Measuring Impact and ROI
– Audience experience: Surveys and dwell-time measurements near screens provide qualitative and quantitative feedback. Screens that improve visibility and engagement typically increase positive attendee sentiment.
– Sponsorship and advertising revenue: Video displays create premium ad inventory with dynamic content and dayparting flexibility—quantify revenue uplift by comparing static signage rates to dynamic LED inventory.
– Operational efficiencies: Renting reduces storage, maintenance, and depreciation costs, allowing a cleaner balance sheet and better capital allocation. Compare total cost of ownership (TCO) of owned vs. rental across expected years of use to calculate real ROI.
Common Pitfalls and How to Avoid Them
– Underestimating brightness: Daytime events need high nit values; insufficient brightness yields washed-out images.

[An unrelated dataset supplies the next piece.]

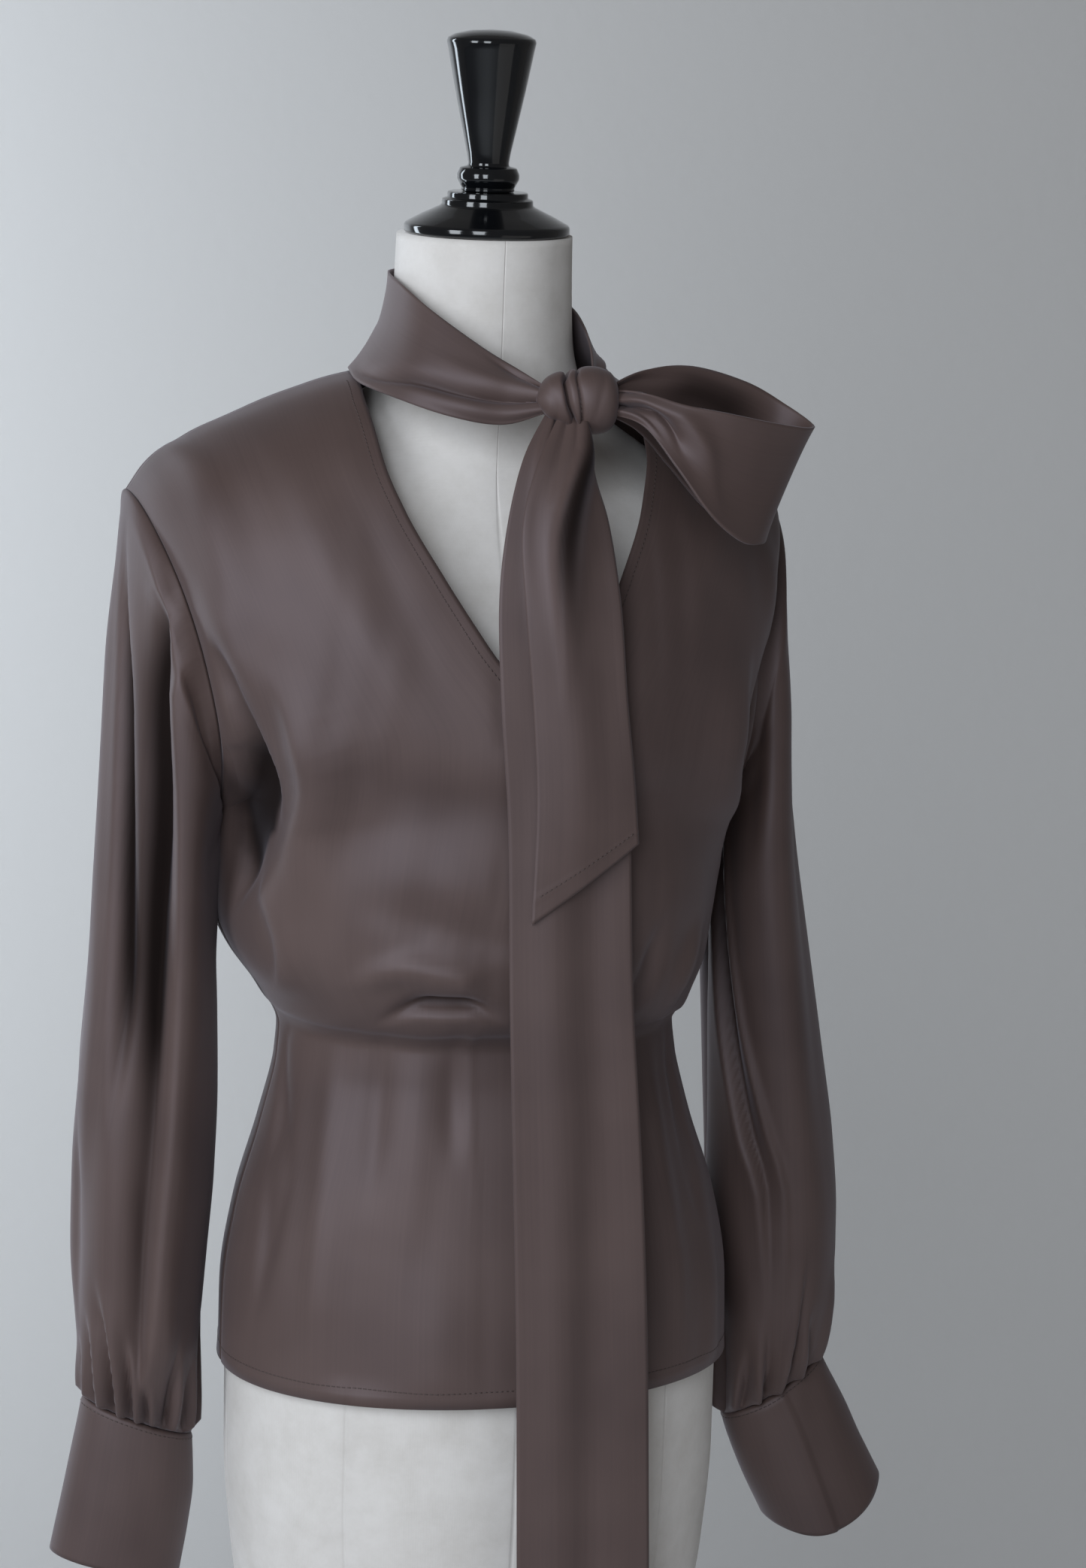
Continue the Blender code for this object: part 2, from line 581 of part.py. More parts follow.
def head_ring(side, out):
    """A ring of the sleeve's head: the armhole, moved outwards most at the front and back."""
    points = []
    for angle in ring_angles():
        forward = angle <= 180
        point = settle(armhole(angle if forward else 360 - angle, side, forward))
        share = HEAD_TIP_SHARE + (1 - HEAD_TIP_SHARE) * abs(math.sin(math.radians(angle)))
        point.x += side * (HEAD_GAP + out * share)
        points.append(point)
    return points


def tube_axis(rings):
    """Direction away from the nearest ring's middle."""
    middles = [sum(ring, Vector()) / len(ring) for ring in rings]

    def outward(point):
        nearest = min(middles, key=lambda middle: (middle - point).length)
        return point - nearest
    return outward


def make_tube(name, rings, collection):
    mesh = grid_mesh(name, rings, closed_round=True)
    weld_and_face_out(mesh, tube_axis(rings))
    made = new_object(name, mesh, "satin", collection)
    thicken(made, CLOTH, -1.0)
    return made


def make_sleeve(name, table, side, collection):
    rings = [head_ring(side, 0.0), head_ring(side, HEAD_OUT)]
    rings += [tilted_ring(row, side) for row in table]
    return make_tube(name, rings, collection)


def make_cuff(name, table, side, drop, collection):
    last = len(table) - 1
    rings = [tilted_ring(row, side, drop * (k / last) ** 2) for k, row in enumerate(table)]
    return make_tube(name, rings, collection)


# ---------------------------------------------------------------- the tie
def strip_rows(table, steps, across, sewn=()):
    """Rows of points across a strip of cloth, station by station along it."""
    columns = [column(table, STRIP_COLUMNS, name) for name in STRIP_COLUMNS]
    count = (len(table) - 1) * steps
    stations = []
    for k in range(count + 1):
        x_low, y_low, z_low, x_high, y_high, z_high, swell = [
            loose_value(values, k / steps) for values in columns]
        low = Vector((x_low, y_low, z_low))
        sewn_share = max(0.0, 1.0 - max(sewn[0] - k / steps, k / steps - sewn[-1], 0.0)) if sewn else 0.0
        low = low.lerp(settle(low), sewn_share)
        stations.append((low, Vector((x_high, y_high, z_high)), swell))
    rows = []
    for k, (low, high, swell) in enumerate(stations):
        before = stations[max(k - 1, 0)]
        after = stations[min(k + 1, count)]
        along = (after[0] + after[1]) - (before[0] + before[1])
        normal = along.cross(high - low).normalized()
        row = []
        for j in range(across + 1):
            share = j / across
            row.append(low.lerp(high, share) + normal * swell * 4 * share * (1 - share))
        rows.append(row)
    return rows


def make_strip(name, table, steps, across, collection, sewn=()):
    mesh = grid_mesh(name, strip_rows(table, steps, across, sewn))
    made = new_object(name, mesh, "satin", collection)
    thicken(made, TIE_WALL, 0.0)
    return made


def make_knot(collection):
    work = bmesh.new()
    bmesh.ops.create_uvsphere(work, u_segments=18, v_segments=10, radius=1.0,
                              matrix=Matrix.Rotation(math.pi / 2, 4, "Y"))
    for vert in work.verts:
        x = vert.co.x * KNOT_HALF.x
        away = (x - KNOT_GROOVE_X) / KNOT_GROOVE_WIDTH
        pinch = 1.0 - KNOT_GROOVE_DEPTH * math.exp(-away * away)
        vert.co = Vector((x, vert.co.y * KNOT_HALF.y * pinch, vert.co.z * KNOT_HALF.z * pinch))
        vert.co += KNOT_CENTRE
    mesh = bpy.data.meshes.new("tie_knot")
    work.to_mesh(mesh)
    work.free()
    made = new_object("tie_knot", mesh, "satin", collection)
    return made


# ---------------------------------------------------------------- the dress form
def form_ring(row):
    height, half_width, y_front, y_widest, y_back, square = row
    power = 2.0 / square
    points = []
    for k in range(FORM_SEGMENTS):
        turn = 2 * math.pi * k / FORM_SEGMENTS
        cos_part, sin_part = math.cos(turn), math.sin(turn)
        x = half_width * math.copysign(abs(cos_part) ** power, cos_part)
        reach = y_back - y_widest if sin_part >= 0 else y_widest - y_front
        y = y_widest + reach * math.copysign(abs(sin_part) ** power, sin_part)
        points.append(Vector((x + lean(height), y, height)))
    return points


def make_form(collection):
    rings = [form_ring(row) for row in FORM_ROWS]
    for point in rings[-1]:           # the top is cut along the cap's underside
        point.z -= (CAP_SEAT.y - point.y) * math.tan(NECK_TILT)
        point.z -= (point.x - CAP_SEAT.x) * math.tan(CAP_LEAN)
    mesh = grid_mesh("form_torso", rings, closed_round=True, caps=True)
    weld_and_face_out(mesh, from_axis)
    made = new_object("form_torso", mesh, "linen", collection)
    return made


def make_turned(name, profile, place, tilt, lean_over, material_name, collection):
    """A turned piece: its profile runs down the outer side and is screwed round Z."""
    work = bmesh.new()
    verts = [work.verts.new((radius, 0.0, height)) for radius, height in profile]
    for upper, lower in zip(verts, verts[1:]):
        work.edges.new((upper, lower))
    mesh = bpy.data.meshes.new(name)
    work.to_mesh(mesh)
    work.free()
    made = new_object(name, mesh, material_name, collection)
    made.location = place
    made.rotation_euler = (tilt, lean_over, 0.0)
    turn = made.modifiers.new("turn", "SCREW")
    turn.axis = "Z"
    turn.steps = TURNED_STEPS
    turn.render_steps = TURNED_STEPS
    turn.use_merge_vertices = True
    turn.merge_threshold = 0.00001
    turn.use_smooth_shade = True
    return made


def make_pole(collection):
    foot = BASE_HEIGHT + SEAM_GAP
    head = FORM_BOTTOM - SEAM_GAP
    profile = ((0.0, head), (POLE_RADIUS, head), (POLE_RADIUS, foot + 0.030),
               (POLE_RADIUS + 0.012, foot + 0.012), (POLE_RADIUS + 0.014, foot), (0.0, foot))
    return make_turned("stand_pole", profile, Vector(), 0.0, 0.0, "black_metal", collection)


def make_base(collection):
    edge = 0.004
    profile = ((0.0, BASE_HEIGHT), (BASE_RADIUS - 0.02, BASE_HEIGHT),
               (BASE_RADIUS - edge, BASE_HEIGHT - edge), (BASE_RADIUS, BASE_HEIGHT - 2 * edge),
               (BASE_RADIUS, 0.002), (BASE_RADIUS - 0.002, 0.0), (0.0, 0.0))
    return make_turned("stand_base", profile, Vector(), 0.0, 0.0, "black_metal", collection)


# ---------------------------------------------------------------- build
def build():
    clear_scene()
    collection = bpy.data.collections.new("blouse_on_dress_form")
    bpy.context.scene.collection.children.link(collection)
    make_panel("front", front_rows, collection)
    make_panel("back", back_rows, collection)
    make_sleeve("sleeve_right", RIGHT_SLEEVE, -1, collection)
    make_sleeve("sleeve_left", LEFT_SLEEVE, 1, collection)
    make_cuff("cuff_right", RIGHT_CUFF, -1, 0.0, collection)
    make_cuff("cuff_left", LEFT_CUFF, 1, LEFT_CUFF_DROP, collection)
    make_strip("neck_band", NECK_BAND, BAND_STEPS, BAND_ACROSS, collection, SEWN_STATIONS)
    make_knot(collection)
    make_strip("tie_loop", LOOP, LOOP_STEPS, LOOP_ACROSS, collection)
    make_strip("tie_short_end", SHORT_END, END_STEPS, END_ACROSS, collection)
    make_strip("tie_long_end", LONG_END, END_STEPS, END_ACROSS, collection)
    make_form(collection)
    make_turned("neck_cap", CAP_PROFILE, CAP_SEAT, NECK_TILT, CAP_LEAN, "black_gloss", collection)
    make_turned("finial", FINIAL_PROFILE, CAP_SEAT, NECK_TILT, CAP_LEAN, "black_gloss", collection)
    make_pole(collection)
    make_base(collection)


build()
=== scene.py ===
import math

import bmesh
import bpy
import numpy as np
from mathutils import Matrix, Vector
from mathutils.bvhtree import BVHTree


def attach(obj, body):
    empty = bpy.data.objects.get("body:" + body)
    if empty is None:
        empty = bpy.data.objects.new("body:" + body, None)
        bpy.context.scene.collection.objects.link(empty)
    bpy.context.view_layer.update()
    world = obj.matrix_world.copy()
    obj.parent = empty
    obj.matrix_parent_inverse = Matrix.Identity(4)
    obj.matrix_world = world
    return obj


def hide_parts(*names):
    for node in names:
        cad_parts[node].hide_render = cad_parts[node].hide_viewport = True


# A satin blouse with a tie neck on a linen dress form. Metres, +Z up, the wearer faces -Y.
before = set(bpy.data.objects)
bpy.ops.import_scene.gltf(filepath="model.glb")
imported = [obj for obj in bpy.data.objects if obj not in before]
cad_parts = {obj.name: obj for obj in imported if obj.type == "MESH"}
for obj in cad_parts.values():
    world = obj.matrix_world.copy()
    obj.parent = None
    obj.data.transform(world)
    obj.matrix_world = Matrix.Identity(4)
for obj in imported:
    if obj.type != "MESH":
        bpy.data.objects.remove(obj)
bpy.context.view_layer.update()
print("frame loaded")


# tables are written in millimetres

mm = 0.001


def metres(table, kept=()):
    # the table in metres; the kept columns are degrees or plain numbers
    table = np.array(table, dtype=float)
    scale = np.full(table.shape[1], mm)
    scale[list(kept)] = 1.0
    return table * scale


# curves through short tables

def gentleSlopes(spans, values):
    # slopes at the keys that never let the curve swing past its values
    slopes = np.diff(values, axis=0) / spans
    tangents = np.zeros_like(values)
    tangents[0], tangents[-1] = slopes[0], slopes[-1]
    heavy, light = 2 * spans[1:] + spans[:-1], spans[1:] + 2 * spans[:-1]
    same = slopes[:-1] * slopes[1:] > 0
    lower, upper = np.where(same, slopes[:-1], 1), np.where(same, slopes[1:], 1)
    tangents[1:-1] = np.where(same, (heavy + light) / (heavy / lower + light / upper), 0)
    return tangents


def betweenKeys(keys, at):
    # which span each place falls in, and how far along it
    i = np.clip(np.searchsorted(keys, at, side="right") - 1, 0, len(keys) - 2)
    return i, (at - keys[i]) / (keys[i + 1] - keys[i])


def alongSpan(t, span, low, high, lowSlope, highSlope):
    return ((2 * t ** 3 - 3 * t ** 2 + 1) * low + (t ** 3 - 2 * t ** 2 + t) * span * lowSlope
            + (3 * t ** 2 - 2 * t ** 3) * high + (t ** 3 - t ** 2) * span * highSlope)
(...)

Specify showtime conditions when securing quotes.
– Ignoring camera compatibility: For events with broadcast capture, always verify refresh rates and grayscale to avoid flicker.
– Skipping site surveys: Poor site planning leads to access issues, unexpected power constraints, and sightline problems. Insist on an on-site or virtual survey.
– Overlooking rigging path and transport: Door sizes, stage entries, and crane capacity determine whether panels can be installed as planned.
Checklist for Hiring a Rental Provider
– Verify equipment specs: pixel pitch, brightness, refresh rate, and IP rating.
– Confirm inclusions: delivery, setup, tech labor, spares, media servers, and cabling.
– Get written safety and rigging certifications for any flown screens.
– Secure proof of insurance and outline liability terms.
– Schedule pre-show tests: lighting, video playback, and camera capture trials.
Renting outdoor LED screens for concerts, festivals, and sports events is a practical, scalable way to achieve standout visual experiences without the overhead of ownership. Success depends on matching pixel pitch to viewing distance, ensuring sufficient brightness and broadcast-friendly refresh rates, and planning logistics, power, and safety carefully. With experienced rental partners and a clear production plan, LED screens elevate audience engagement, offer monetizable advertising opportunities, and ensure reliable performance even in challenging outdoor conditions. When planning your next outdoor event, start vendor conversations early, specify show conditions precisely, and build redundancy into your technical plan—small investments in planning yield big returns in reliability and audience impact.